There is no way that I am going to attempt to chronicle the entire week. But I can give you some highlights (and low points)

There were 19 of us in a very nice beach house at a wonderful location. But, there were 19 of us… Everyone was very nice and considering that I was new to 15 members of David’s family in a potentially awkward situation, everyone was very nice. It didn’t take long to fit in…


I shared a birthday with Amy (pictured beneath the blade), one of David’s nieces, who quickly became my favorite (shhh…. Don’t tell the rest). David gave me a very cool and unexpected gift – the entire Absolutely Fabulous series on DVD, packaged in an absolutely fabulous silver tufted case that looks like a book, complete with silver and black leopard print silk book marker. Smashing, sweetie darling…

There were six children ranging in age from 3 to 13. In my experience and considering my low tolerance for children, I must say they are very well behaved… most of the time. But they are children, so I expect them be just that… children. I think my facial expression says it best...

I have heard it , but now I have experienced it - this family really does get along very well. Most were up each night to the wee hours having cocktails, playing games, having cocktails, talking, having cocktails. Amazing…

David got an earache on Tuesday and is still fighting it.

I got sick on Wednesday with fever, muscle aches and chills. The worst of it lasted for only 24 hours, but I still can’t eat properly (not necessarily a bad thing at my current weight.)

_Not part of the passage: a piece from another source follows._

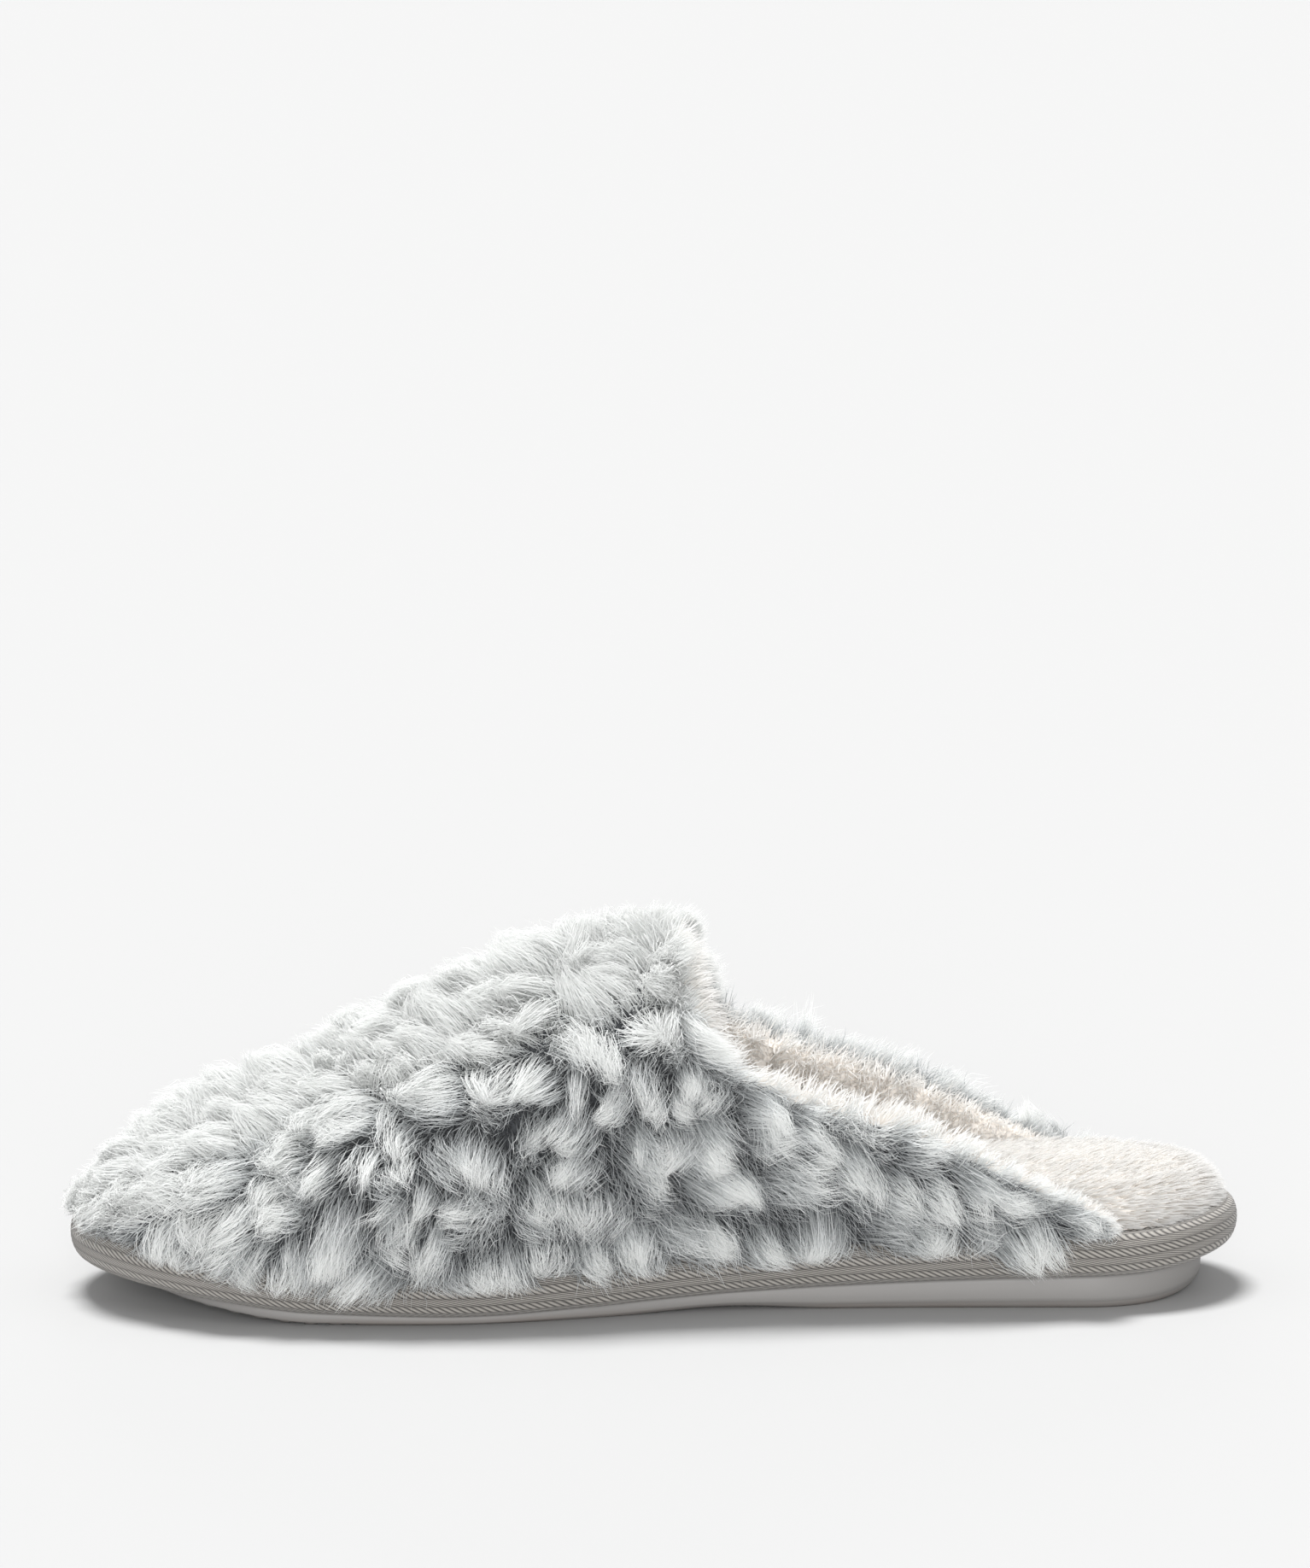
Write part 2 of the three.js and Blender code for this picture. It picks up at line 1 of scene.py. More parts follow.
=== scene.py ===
# %% [markdown]
# A fluffy scuff slipper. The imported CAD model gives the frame: a moulded sole, a
# platform bound with woven tape, a cushioned insole and a hollow upper. This lesson
# dresses that frame. Nearly everything that shows on the real slipper is pile, so
# most cells lay out short fibres as thin tapered ribbons of mesh.

# %% Load the frame
import math

import bpy
import numpy as np
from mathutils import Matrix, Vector


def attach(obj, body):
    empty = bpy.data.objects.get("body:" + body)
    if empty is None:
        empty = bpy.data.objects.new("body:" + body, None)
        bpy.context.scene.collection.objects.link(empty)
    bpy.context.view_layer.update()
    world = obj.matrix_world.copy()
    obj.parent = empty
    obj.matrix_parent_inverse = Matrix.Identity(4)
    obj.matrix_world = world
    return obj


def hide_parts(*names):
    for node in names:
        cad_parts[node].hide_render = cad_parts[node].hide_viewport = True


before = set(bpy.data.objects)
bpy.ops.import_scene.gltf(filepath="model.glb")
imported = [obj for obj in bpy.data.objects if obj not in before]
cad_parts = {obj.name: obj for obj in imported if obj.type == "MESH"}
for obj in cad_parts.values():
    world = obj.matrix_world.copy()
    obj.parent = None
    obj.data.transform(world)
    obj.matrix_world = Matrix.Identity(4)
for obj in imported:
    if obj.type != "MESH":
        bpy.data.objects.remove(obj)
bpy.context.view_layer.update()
print("frame nodes:", sorted(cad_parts))

# %% [markdown]
# A shoe is drawn round a last, a block in the shape of the foot. The plan gives half
# the width at a few places from the heel, at 0, to the toe, at 1. The profile gives the
# height over the floor of the platform's underside and of the tread. These sizes and
# the later ones are what the CAD model is built from, in millimetres, so that each
# fibre can be rooted on the fabric that the solid stands for.

# %% Plan and profile of the platform
MM = 0.001
LENGTH = 260.0
BALL_WIDTH = 98.0
WAIST_WIDTH = 75.0
HEEL_WIDTH = 66.0
HEEL_ROUND = 35.0
TOE_ROUND = 56.0
TOE_FULLNESS = 2.15
HEEL_SEAT = 45.0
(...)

Mom’s 80th birthday was on Thursday. We all descended on a local pub that serves great pizza and other than David’s earache and my inability to eat, a good time was had by all. One of David’s nieces made a very cool cake and we did the gift thing back at the beach house. I still can’t believe that she is 80 – she is, to say the least, an amazing woman. Oh yes, we gave her the coolest gift – a digital frame loaded with new and old pictures and even included a video clip from Christmas at Disney. Oooh’s and Ahhh’s abounded.

The fireworks display on the 4th was probably one of the best fireworks displays in my experience. The beach is a big crescent from Sanibel Island, through Fort Meyers, Bonita Springs, and all the way down to Naples. All were going at the same time and we were right at the center of the crescent. Some of the most impressive displays were right on the beach on each side of us – really, really close on each side of us. For a change, I decided not to bring the camera and just enjoy it. It was a very good choice.

I didn’t turn off my phone soon enough and work did call… later, I missed a birthday call from a good friend who I really would have enjoyed talking to. Oh well, cell phones are a necessary evil.

We left with a ton of leftover food, about 500 photos, goodies from a local outlet mall, and returned to find all was well, and that bills don’t stop coming in the mail just because you are on vacation.

That’s the short version. And so for now, break’s over. Tomorrow, I find out what awaits me at work, ready to hit the ground running. I reserve the right to whine about it.